IRA Charitable Rollovers
For charitable-minded taxpayers older than 70 ½ with an Individual Retirement Account (IRA), a Charitable Rollover could be a very tax-friendly way to donate to a worthy cause. Even better, this once temporary provision has now been made permanent as of the signing of the PATH Act on December 18, 2015.
What is a Charitable Rollover?
Prior to the Pension Protection Act of 2006, if an individual wanted to use funds from an IRA to donate to a charity, the tax-payer would first need to recognize the IRA funds as income, then donate to the charity, thus generating a charitable deduction, which the tax-payer would claim on his or her taxes. The process of recognizing the income would generate a tax liability for the tax-payer, despite the fact the funds were being donated. With the passage of the Pension Protection Act of 2006, the tax-payer could simply roll the funds over to the charity and NOT recognize the funds as income. The rollover amount is limited to $100,000 per year.
What’s the difference?
So, what’s the difference if you exclude the charitable deduction from income versus getting a deduction for the charitable deduction? It could possibly be a very big difference. First, it’s important to understand the mechanics of income and charitable deductions. On page one of Form 1040, you will see your income items (W2 wages, profit from businesses, capital gains, etc.) and “above-the-line” deductions. Above-the-line deductions can be taken whether you itemize or not. These income items and above-the-line deductions total up to your Adjusted Gross Income, which is at the bottom of page one of Form 1040. Charitable deductions are claimed on Schedule A – Itemized Deductions and help to lower your taxable income. Itemized deductions can be found at the top of page two of Form 1040.

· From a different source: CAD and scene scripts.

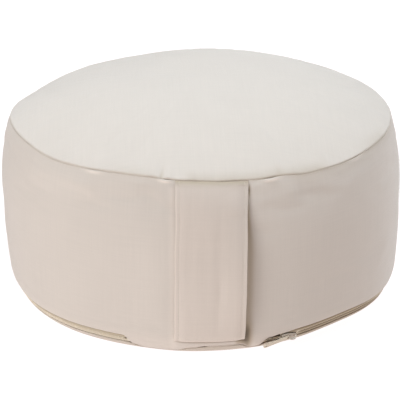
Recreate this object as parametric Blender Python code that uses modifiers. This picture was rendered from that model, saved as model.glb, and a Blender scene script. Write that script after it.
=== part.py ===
"""A round zafu meditation cushion: a filled cloth drum with a carry strap and a zip.

Metres, +Z up. The origin is the middle of the flat foot, on the floor. The strap is at -Y.
An azimuth is measured from -Y, the front, towards +X, and a profile is a list of (radius, height).
Every turned piece is a profile with a Screw modifier, and one function, settled(), then gives all
the pieces the same uneven lie, so that neighbours keep their distance.
"""

import math
from collections import namedtuple

import bmesh
import bpy
from mathutils import Matrix, Vector

COLLECTION = "zafu_meditation_cushion"

# Driving dimensions of the filled drum.
SEAM_RADIUS = 0.157
SEAM_HEIGHT = 0.1455
CROWN_RISE = 0.0298
CROWN_POWER = 2.8
BULGE_RADIUS = 0.165
BULGE_HEIGHT = 0.082
BULGE_POWER = 2.2
SHOULDER_RADIUS = 0.1631
SHOULDER_HEIGHT = 0.024
FOOT_RADIUS = 0.142

# Cloth and clearances.
CLOTH = 0.0012
GAP = 0.0003

# The ditch that the top seam draws in, and the top panel's rim, rolled down into it. Each point is its
# distance in from the seam's radius and down from the seam's height.
SeamPoint = namedtuple("SeamPoint", "inset drop")
DITCH_WIDTH = 0.0040
DITCH = (SeamPoint(0.0026, 0.0034), SeamPoint(0.0013, 0.0034), SeamPoint(0.0004, 0.0009))
SIDE_START_DROP = 0.0018
RIM_START_INSET = 0.0018
RIM = (SeamPoint(0.0010, 0.0006), SeamPoint(0.0014, 0.0020), SeamPoint(0.0024, 0.0018))

# Steps around the drum, and along each stretch of its profile.
STEPS = 80
STEP_ANGLE = 360.0 / STEPS
CROWN_STEPS = 9
CROWN_SPACING = 0.8
SIDE_STEPS = 13
SHOULDER_STEPS = 3
FOOT_STEPS = 4
BASE_RIM_STEPS = 5

# Angles on the rounded lower edge, 0 at the shoulder and 90 on the floor.
SIDE_FOLD_ANGLE = 21.5
BASE_EDGE_ANGLE = 41.5
UNDER_BASE_ANGLE = 43.0
FLOOR_ANGLE = 90.0

# The zip runs round the back from one end of the closing strip to the other.
ZIP_LEFT_STEP = -5
ZIP_RIGHT_STEP = 3
ZIP_RECESS = 0.0028
TAPE_WIDTH = 0.0012
TAPE_TOP = -0.0006
COIL_WIDTH = 0.0042
COIL_TOP = -0.0002
COIL_THICKNESS = 0.0019
STRIP_THICKNESS = 0.0016
STRIP_TOP = -0.0001

# The strap, and how far it stands off the widest part of the side at its left edge and right edge.
STRAP_WIDTH = 0.054
STRAP_THICKNESS = 0.0020
STRAP_LEAN = -0.0015
STRAP_TOP_DROP = 0.0016
STRAP_FOOT_ANGLE = 20.5
STANDOFF_LEFT = 0.0058
STANDOFF_RIGHT = 0.0084
STANDOFF_POWER = 2.6
STRAP_COLUMNS = 12
STRAP_ROWS = 30

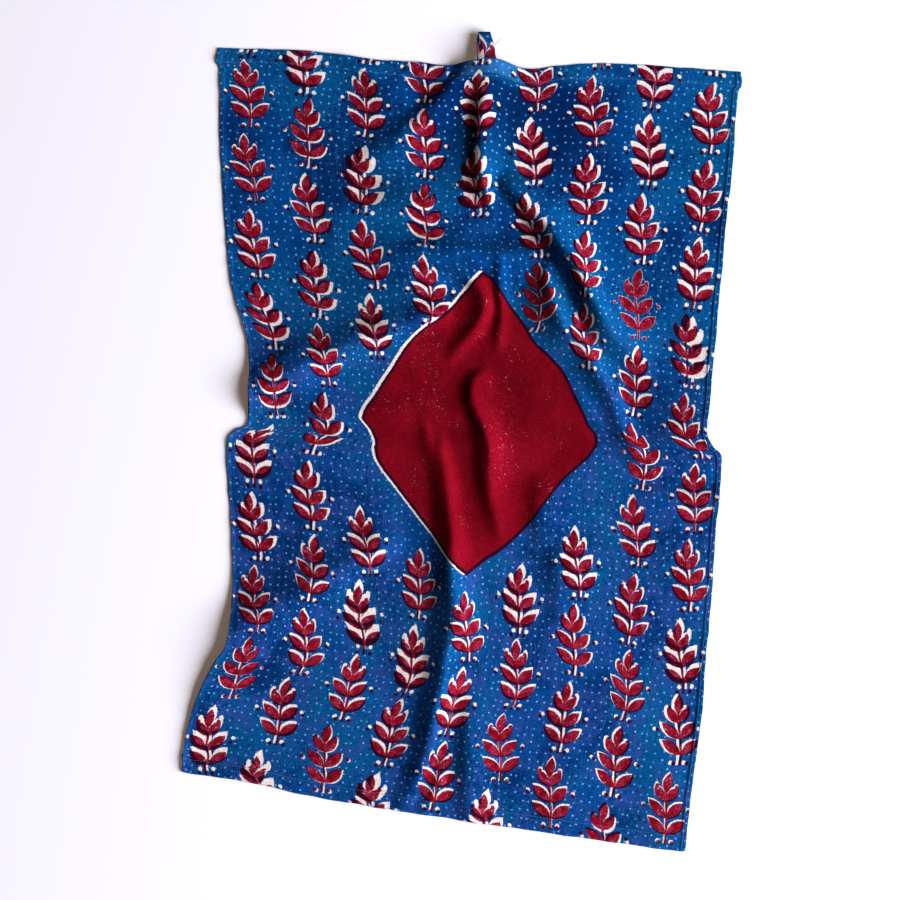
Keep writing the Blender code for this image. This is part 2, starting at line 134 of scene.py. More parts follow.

Many retired tax-payers don’t itemize their deductions because the total of deductions doesn’t equal or exceed the standard deduction (Married Filing Joint in 2016 gets a $13,850 standard deduction for seniors).
In addition, higher adjusted gross income also impacts many other parts of a tax-payers tax return. For instance, taxability of social security, deduction and exemption phase-outs, and the Alternative Minimum Tax can all be adversely effected by higher income. Lowering ones adjusted gross income can be very beneficial to lowering overall tax liability.
Do you still get a deduction?
If the tax-payer chooses to roll the fund over to the charitable organization, an itemized deduction is NOT claimed. To claim an itemized deduction while excluding the deduction from income would be double counting the contribution.
Help with RMD?
Many retired tax-payers find themselves in a position where they are required to take a distribution from their IRA, a Required Minimum Distribution. However, they may not need the funds and/or the distribution will adversely impact their tax situation. A charitable rollover can help eliminate the impact from the RMD. By simply rolling the RMD over to a charity, the tax-payer can eliminate the distribution from their income AND the rollover counts towards the RMD for that tax year.
Are there limitations?
As with all good things in life, there are limitations on the Charitable Rollover. The tax payer must be over the age of 70 ½ and the rollover can only be done from and IRA, not a company sponsored plan, such as a SIMPLE IRA or 401k. The rollover must be made directly from the IRA trustee to an eligible charity. Donor-advised funds and supporting organizations are not considered eligible. Finally, while the tax-payer can make several rollover contributions every year, the total cannot exceed $100,000.
For those tax payers that may not itemize or have high incomes that phase them out of charitable deductions, a Charitable Rollover from an IRA can be an exceptional tax reduction strategy.